「浮島丸殉難80周年追悼集会」が24日、爆沈現場の舞鶴湾を望む「殉難者追悼の碑」(京都府舞鶴市佐波賀)の前であった。主催した市民団体「浮島丸殉難者を追悼する会」の品田茂会長(66)は、戦後80年が経(た)った現在も爆沈の原因、犠牲者数に疑問が残り、280柱の遺骨の返還も実現していない現実を指摘。「日本、日本人の歴史的課題として、残された課題を解決する責任が私たちに課せられている」と訴えた。【塩田敏夫】
浮島丸事件は、敗戦直後の1945年8月24日、舞鶴湾で起きた。青森県から帰郷する朝鮮人労働者らを乗せた旧日本海軍の輸送船「浮島丸」(4730トン)が爆発、沈没した。日本政府の発表では、乗船者は乗客の朝鮮人3735人、乗組員255人の計3990人、死亡者は乗客524人、乗員25人とされた。だが乗船者、死亡者数についてはさまざまな説がある。
日本政府は「乗船者名簿は存在しない」としてきたが、フリージャーナリストの布施祐仁さんが情報公開制度を使い、2024年にその存在を明らかにした。布施さんによると、韓国政府は乗船者名簿のデータベース化を進めており、乗船者名簿に記載されていないが青森県で軍属として働き、浮島丸に乗船して死亡したとみられるケースなどについても、今後事実関係の究明が進む可能性がある。
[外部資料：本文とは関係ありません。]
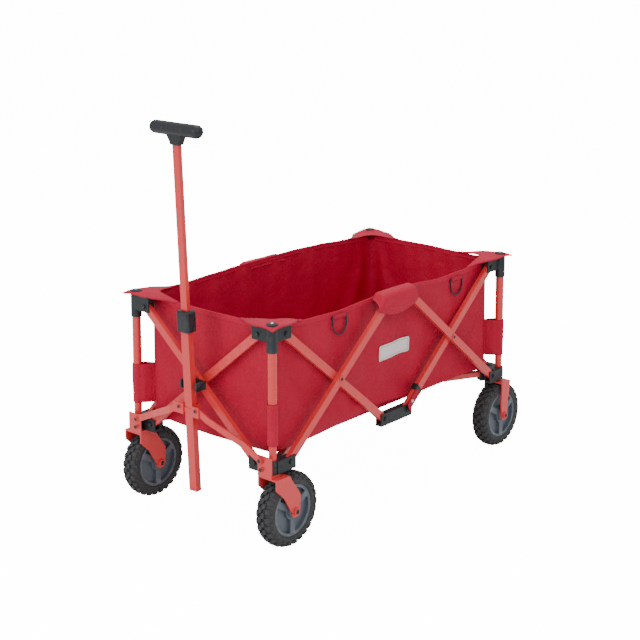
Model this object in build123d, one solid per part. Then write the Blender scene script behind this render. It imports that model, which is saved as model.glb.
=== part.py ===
from build123d import *
import os
from math import acos, asin, atan2, cos, degrees, radians, sin, sqrt, tan

# Folding camp wagon, millimetres, +Z up, ground at z = 0. The pulling handle is at
# the -X end ("front"), the camera side is -Y ("near"). Every sub-part is built about
# the midpoint between the four corner posts, then moved by x_shift so that the whole
# box is centred in X.

# driving sizes
POST_SPACING_X = 920.0        # front posts to rear posts
POST_SPACING_Y = 460.0        # near posts to far posts; half of X, so all bars are equal
PIVOT_OFFSET = 45.0           # bar pivot to the axis of its post, and to the middle of its hub
LOWER_PIVOT_Z = 208.0
UPPER_PIVOT_Z = 513.0
FOLD_ANGLE = 45.0             # turn of each bar from open to folded, degrees
LAYER = 6.75                  # bar layer to the plane of the posts
SHAFT_CLEARANCE = 0.05        # radial clearance of every shaft that turns in a hole
SIDE_GAP = 0.5                # gap beside flat faces that slide past each other

# bars
BAR_WIDTH = 20.0
BAR_THICKNESS = 12.0
BAR_WALL = 1.5
BOLT_RADIUS = 3.0
BOLT_HEAD_RADIUS = 6.0
BOLT_HEAD_HEIGHT = 2.5
RIVET_RADIUS = 4.0
RIVET_HEAD_RADIUS = 8.0
RIVET_HEAD_HEIGHT = 1.8
HEAD_GAP = 0.35               # between a head and a piece that turns under it

# corner posts and brackets
INNER_TUBE_RADIUS = 9.5
INNER_TUBE_BORE = 8.0
INNER_TUBE_BOTTOM = 184.0
INNER_TUBE_TOP = 495.0
OUTER_TUBE_RADIUS = 11.0
OUTER_TUBE_BORE = 10.0
OUTER_TUBE_BOTTOM = 258.0
CHEEK = 3.0
ARM_REACH = 62.0              # bracket arm from the post's axis to its tip
RING_RADIUS = 13.5
LOWER_BRACKET_BOTTOM = 190.5
LOWER_BRACKET_TOP = 222.0
UPPER_BRACKET_BOTTOM = 500.0
UPPER_BRACKET_TOP = 532.0
CORNER_TOP = 538.0             # the corner brackets stand a little above the hubs
SLEEVE_BOTTOM = 479.0         # the upper bracket's socket reaches this far down the post
CAP_RADIUS = 15.0
CAP_HEIGHT = 8.0
SCREW_HEAD_RADIUS = 4.0

# floor arms
ARM_PIVOT = 50.0              # from the post's axis, along the floor's diagonal
ARM_LENGTH = 370.0
ARM_WIDTH = 16.0
ARM_HEIGHT = 14.0

# wheels and forks
WHEEL_RADIUS = 90.0
TREAD_DEPTH = 5.0
LUGS = 24
TYRE_WIDTH = 46.0
RIM_RADIUS = 62.0
RIM_WIDTH = 38.0
HUB_RADIUS = 17.0
HUB_WIDTH = 51.0
AXLE_RADIUS = 6.0
FORK_LEG = 4.0
FORK_TOP = 183.5
CASTER_TRAIL = 47.0
REAR_AXLE_SHIFT = -9.0
AXLE_BOSS_RADIUS = 14.0
AXLE_NUT_RADIUS = 9.0
AXLE_NUT_HEIGHT = 5.0

# fabric tub
TUB_HALF_X = 430.0
TUB_HALF_Y = 205.0
TUB_BOTTOM = 224.0
TUB_TOP = 528.0
TUB_WALL = 1.5
MAT_THICKNESS = 4.0
MAT_MARGIN = 5.0

# handle
LINK_PIVOT_Y = 211.0
LINK_PIVOT_Z = 222.0
LINK_FRONT_X = -484.0
LINK_THICKNESS = 4.0
LINK_HALF_WIDTH = 8.2
LINK_STEP = 23.5              # the link steps this far forward between its two ends
FAR_LINK_TOP = 2.0            # the far link's end slants from this far before the yoke's bolt
FAR_LINK_FOOT = 30.0          # down to this far before it
FAR_WING = 20.0               # far wing's reach past its bolt; the near one has 10
YOKE_BOLT_Y = 28.0
YOKE_BOLT_Z = 305.0
YOKE_SHEET = 2.5
SLEEVE_WALL = 1.0
SLEEVE_HALF = 6.0
TILT_X = -497.5
TILT_Z = 300.0
POLE_LEAN = 3.0
POLE_WIDTH = 25.0
POLE_DEPTH = 16.0
POLE_WALL = 1.5
POLE_BELOW = 205.0            # pole's lower end below the tilt pivot, along the pole
POLE_ABOVE = 225.0
COLLAR_BOTTOM = 196.0
COLLAR_TOP = 246.0
COLLAR_WIDTH = 40.0
COLLAR_DEPTH = 31.0
STEM_WIDTH = 20.0
STEM_DEPTH = 11.0
STEM_WALL = 1.2
STEM_LOWER_END = 160.0
GRIP_AT = 680.0
GRIP_RADIUS = 16.0
GRIP_WIDTH = 166.0
GUIDE_GAP = 0.4

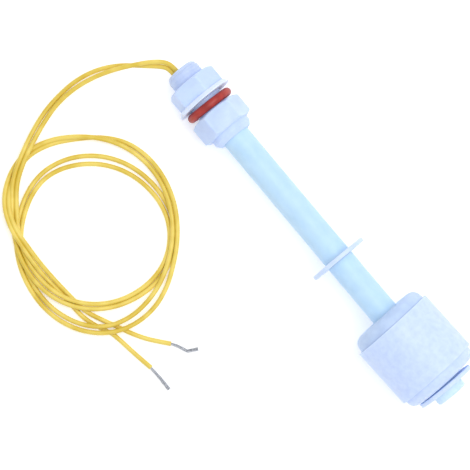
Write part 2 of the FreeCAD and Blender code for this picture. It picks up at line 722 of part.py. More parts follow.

「追悼する会」は、「未解明な部分が多い事件をそのままにしてはいけない。歴史的事実を明らかにしてこそ真の友好につながる」と、戦後80年の今年から事件の関係者たちへの聞き取り調査を始めた。舞鶴で起きた悲劇を後世に伝えるためで、証言集としてまとめ、12月に報告集会を開く予定だ。
追悼集会には330人が参列。犠牲者に黙とうをささげた後、品田会長が追悼の辞を述べた。爆沈から20年後の65年から舞鶴市民が始めた追悼の歴史を振り返り、「爆沈は明治以降の日本の植民地支配や侵略戦争がなければ起こっていない。戦後80年が経っても、爆沈については未解決の課題が山積している」と指摘した。
その上で「現在、世界のいたるところで戦争や紛争が起こされ、軍拡の動きも強まっている」とし、「愚かな戦争を再び起こさないために歴史を真摯(しんし)に学ぶことを通じ、戦争への危険な動きには何よりも敏感でいたい。戦争を起こさないためには何をすればいいかを世界中の人々と考え、語り合い、共に平和を求める声を上げ続けたい」と訴えた。
舞鶴市の鴨田秋津市長も参列。事件発生時に地元の佐波賀の住民が懸命に救助活動をしたことを振り返り、「こうした悲しい出来事が人々の記憶から徐々に薄れていくことを危惧する」と述べた。西脇隆俊知事もメッセージ(代読)を寄せ、「戦争の悲惨さ、平和の大切さを未来を担う次の世代に語り継いでいく」との決意を表明した。
この後、京都朝鮮中高級学校の生徒が追悼歌「はまなすの花咲きそめて」を歌い、参列者が爆沈現場の海に向かって献花した。
「少しでも事実知りたい」 初参列の乗組員遺族
浮島丸の乗組員の遺族、高橋智子さん(53)=東京都=が初めて追悼集会に参列した。
高橋さんによると、義父洸一さんのおじの正雄さんが浮島丸の乗組員で、爆沈で亡くなった。洸一さんは正雄さんにかわいがってもらい、正雄さんの資料を持っていたが、2年前に死亡。高橋さんの夫俊一郎さん(59)が資料を引き継いだ。
義父が亡くなるまで浮島丸事件については知らなかったが、今年4月に俊一郎さんとともに舞鶴を訪れ、爆沈現場に立った。「少しでも事実を知りたい」と、「追悼する会」にも入会した。
高橋さんは「浮島丸事件はわからないことばかり。遺族として(正雄さんの)最期がどうだったのか、少しでも知りたい」と語った。